:: AIM ::
Every line below should be repeated exactly.

:: RECORDED DATA ::
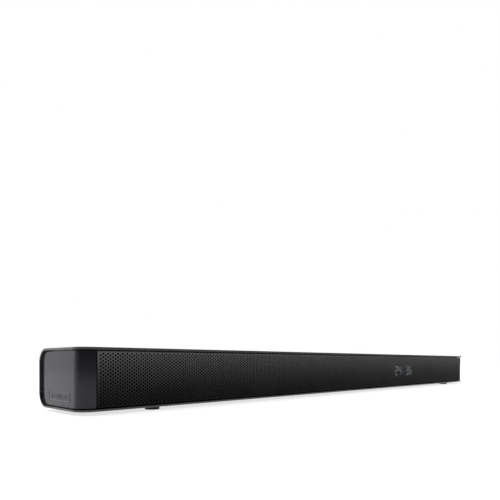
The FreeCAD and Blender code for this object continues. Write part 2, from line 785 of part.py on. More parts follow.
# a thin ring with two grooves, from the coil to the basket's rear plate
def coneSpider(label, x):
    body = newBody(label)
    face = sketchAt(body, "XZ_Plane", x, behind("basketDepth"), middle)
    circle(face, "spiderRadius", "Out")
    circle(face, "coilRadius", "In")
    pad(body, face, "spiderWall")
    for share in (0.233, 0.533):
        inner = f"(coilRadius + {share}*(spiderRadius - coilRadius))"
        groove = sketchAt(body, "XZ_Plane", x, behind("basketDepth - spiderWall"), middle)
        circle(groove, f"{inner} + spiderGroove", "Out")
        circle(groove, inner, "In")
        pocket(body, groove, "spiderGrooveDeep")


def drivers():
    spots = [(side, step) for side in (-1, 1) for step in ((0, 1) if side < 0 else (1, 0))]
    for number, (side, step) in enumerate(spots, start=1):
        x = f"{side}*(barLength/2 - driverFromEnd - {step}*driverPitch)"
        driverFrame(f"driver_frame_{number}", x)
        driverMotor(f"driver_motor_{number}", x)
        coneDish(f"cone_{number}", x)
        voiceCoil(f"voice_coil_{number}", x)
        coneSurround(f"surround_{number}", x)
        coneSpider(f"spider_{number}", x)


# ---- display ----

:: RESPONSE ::
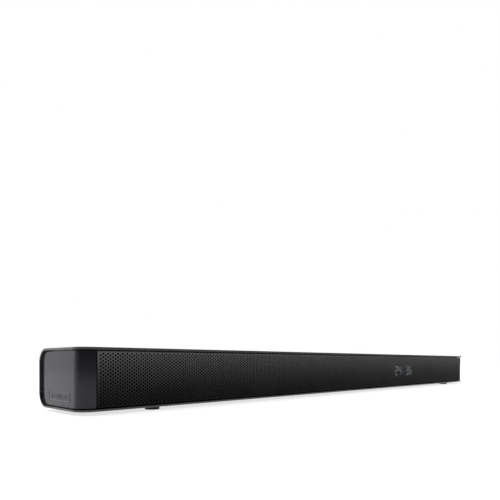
The FreeCAD and Blender code for this object continues. Write part 2, from line 785 of part.py on. More parts follow.
# a thin ring with two grooves, from the coil to the basket's rear plate
def coneSpider(label, x):
    body = newBody(label)
    face = sketchAt(body, "XZ_Plane", x, behind("basketDepth"), middle)
    circle(face, "spiderRadius", "Out")
    circle(face, "coilRadius", "In")
    pad(body, face, "spiderWall")
    for share in (0.233, 0.533):
        inner = f"(coilRadius + {share}*(spiderRadius - coilRadius))"
        groove = sketchAt(body, "XZ_Plane", x, behind("basketDepth - spiderWall"), middle)
        circle(groove, f"{inner} + spiderGroove", "Out")
        circle(groove, inner, "In")
        pocket(body, groove, "spiderGrooveDeep")


def drivers():
    spots = [(side, step) for side in (-1, 1) for step in ((0, 1) if side < 0 else (1, 0))]
    for number, (side, step) in enumerate(spots, start=1):
        x = f"{side}*(barLength/2 - driverFromEnd - {step}*driverPitch)"
        driverFrame(f"driver_frame_{number}", x)
        driverMotor(f"driver_motor_{number}", x)
        coneDish(f"cone_{number}", x)
        voiceCoil(f"voice_coil_{number}", x)
        coneSurround(f"surround_{number}", x)
        coneSpider(f"spider_{number}", x)


# ---- display ----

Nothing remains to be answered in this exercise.